As future leaders in the greater Philadelphia area, it is important to be aware of how natural systems should behave. Having a sense of “Common Natural Sense” eases inappropriate political decisions and increases best management practices such as planting meadows instead lawns along river edges.
I chose to volunteer as a streamkeeper because I care about the environment. I care to be part of a team that understands that a stream is more than just flowing water.
*Each month, our team of committed citizen scientists — or Streamkeepers — gather valuable data throughout our watershed. These Streamkeepers are the eyes and ears of the creek, venturing out to take photos and fill out information forms. With 21 miles of streams in the upstream part of our watershed, this monitoring would be impossible without their commitment. Our diverse team of Streamkeepers care about the creek! We appreciate their contributions.

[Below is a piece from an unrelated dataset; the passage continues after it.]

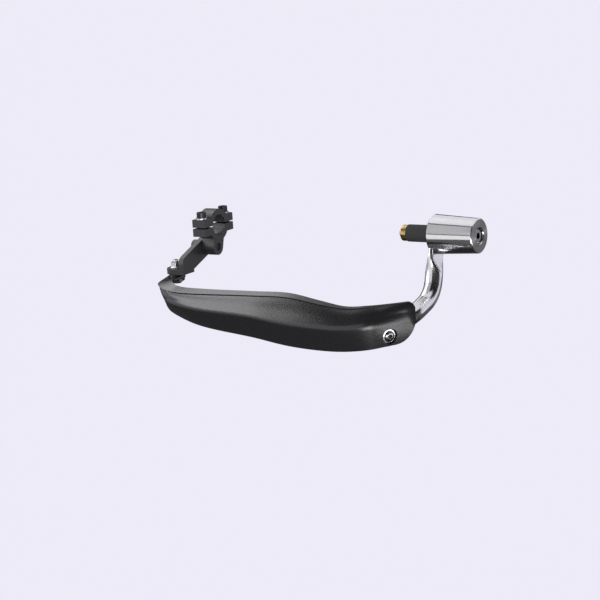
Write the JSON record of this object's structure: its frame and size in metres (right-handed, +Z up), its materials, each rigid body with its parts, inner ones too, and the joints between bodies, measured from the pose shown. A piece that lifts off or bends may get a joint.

This citizen science effort is funded through the William Penn Foundation‘s Delaware River Watershed Initiative (DRWI). The goal of the DRWI is to protect and restore the Delaware River Basin’s water quality and overall ecological health. Participating organizations are implementing stream restoration and green infrastructure projects as well as informing municipal stormwater permits and public investments, using data gathered through aligned, science based efforts. The Academy of Natural Sciences and Stroud Water Research Center are leading the watershed analysis work, and guiding us as we train and mobilize these citizen scientists.